В марте 1096 г. первые толпы бедняков из Северной и Центральной Франции, Фландрии, Лотарингии, Германии (с нижнего Рейна), а затем и из других стран Западной Европы (например, из Англии) поднялись на «святое паломничество». Крестьяне шли почти безоружными. Дубины, косы, топоры, вилы служили им вместо копий и мечей, да и эти орудия земледельческого труда были далеко не у всех. «Безоружные толпы» — так назовет их впоследствии греческая писательница-историк Анна Комнина. У них не было с собой ни коней, ни почти никаких запасов. Они двигались подобно беспорядочным скопищам переселенцев, кто — пешком, кто — на двухколесных тележках, запряженных подкованными быками, вместе со своими женами, детьми, скудным домашним скарбом. Сервы уходили прочь от крепостной неволи, притеснений и голода, втайне надеясь лучше устроиться на новых местах, в «земле обетованной». По дорогам, уже ранее проторенным паломниками, — вдоль Рейна, Дуная и далее на юг, к Константинополю, — потянулись длинные обозы.
К столице Византии вели две большие дороги, проходившие по Балканскому полуострову. Одна начиналась в Драче и пролегала через Охрид, Водену, Солунь, Редесто, Селимврию. Эта старинная дорога была проложена еще в древнеримские времена, она и называлась по-прежнему Эгнациевой дорогой. Другая пересекала вначале территорию Венгрии, а затем от Белграда тоже шла через болгарские владения Византии: вдоль дороги были расположены города Ниш, Средец (София), Филиппополь и Адрианополь. В этих областях, как мы знаем, было неспокойно из-за печенежских набегов, и обычно пилигримы следовали по Эгнациевой дороге. Однако отряды бедноты двинулись как раз через Белград— Ниш, на юго-восток, к Константинополю.
Шли десятки тысяч людей. В отряде северофранцузских крестьян, которыми предводительствовал рыцарь Готье Неимущий, насчитывалось около 15 тыс. (из них лишь 5 тыс. кое-как вооруженных); около 14 тыс. включал отряд, возглавлявшийся Петром Пустынником; 6 тыс. крестьян выступили под командованием французского рыцаря Фульхерия Орлеанского. Почти столько же шло из рейнских областей за священником Готшальком, которого Эккехард из Ауры не зря называет «ложным слугой бога»; примерно из 2 тыс. состоял англо-лотарингский отряд. Все эти группы крестоносцев действовали вразброд. Они были лишены всякой дисциплины.
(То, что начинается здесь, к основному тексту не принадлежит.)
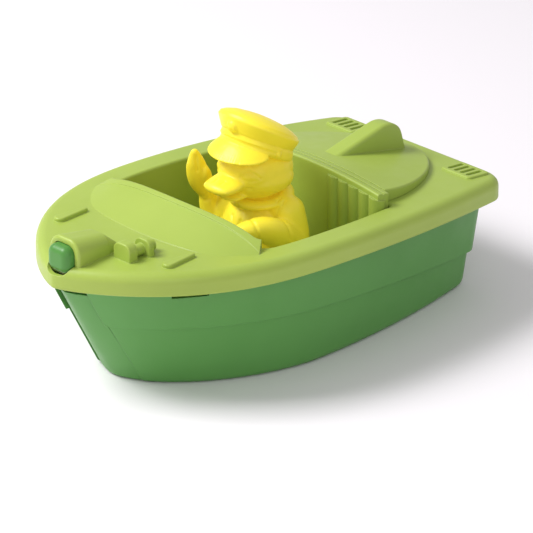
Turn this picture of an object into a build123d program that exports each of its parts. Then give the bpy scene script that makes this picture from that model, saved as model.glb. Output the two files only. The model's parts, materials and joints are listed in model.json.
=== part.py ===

Уже тогда крестьянским движением стремились воспользоваться в собственных целях наиболее воинственно настроенные рыцари. Таковы были французы Готье Неимущий с тремя братьями и дядей (тоже Готье), Фульхерий Орлеанский, Гийом Плотник, виконт Мелэна и Гатинэ (свое прозвище он получил за силу удара с плеча; несколькими годами ранее виконт попытал счастья в Испании), Кларембод из Вандейля, Дрого Нейльский и другие титулованные, но полунищие воители. С крестьянами, выступившими из Германии, также отправился ряд рыцарей-авантюристов — из рейнских областей, Франконии, Швабии, Баварии. Это были некий Фолькмар, граф Эмихо Лейнингенский, не принадлежавший, впрочем, к категории бедняков (его владения лежали между Триром и Майнцем, и он состоял в родстве с архиепископом Майнцским), но отличавшийся невероятной жадностью и разбойничьим нравом, Гуго Тюбингенский, граф Хартман фон Диллинген и пр.
Рыцари постарались захватить предводительство простонародьем, и отчасти им это удалось. Именно рыцари-предводители вроде Гийома Плотника и Эмихо Лейнингенского выказали во время похода наибольшую беззастенчивость и жестокость. Кстати сказать, эти двое еще до отправления в путь ограбили церкви в собственных владениях, чтобы обеспечить себя деньгами на дорогу.
Несмотря на то что крестьянские ополчения оказались «разбавленными» феодальным элементом, характер движения в целом не изменился, оно сохранило даже свой внешний облик. Стихийное со времени возникновения, движение крестьян протекало без какой-либо правильной организации, без общего плана. Бедняки-крестоносцы имели более чем смутное представление о том, где находится конечная цель их похода. По рассказу Гвиберта Ножанского, когда на пути попадался какой-нибудь замок или город, малые дети, ехавшие со взрослыми в тележках и слышавшие их разговоры о неведомом святом граде, «вопрошали, не Иерусалим ли это, к которому они стремятся».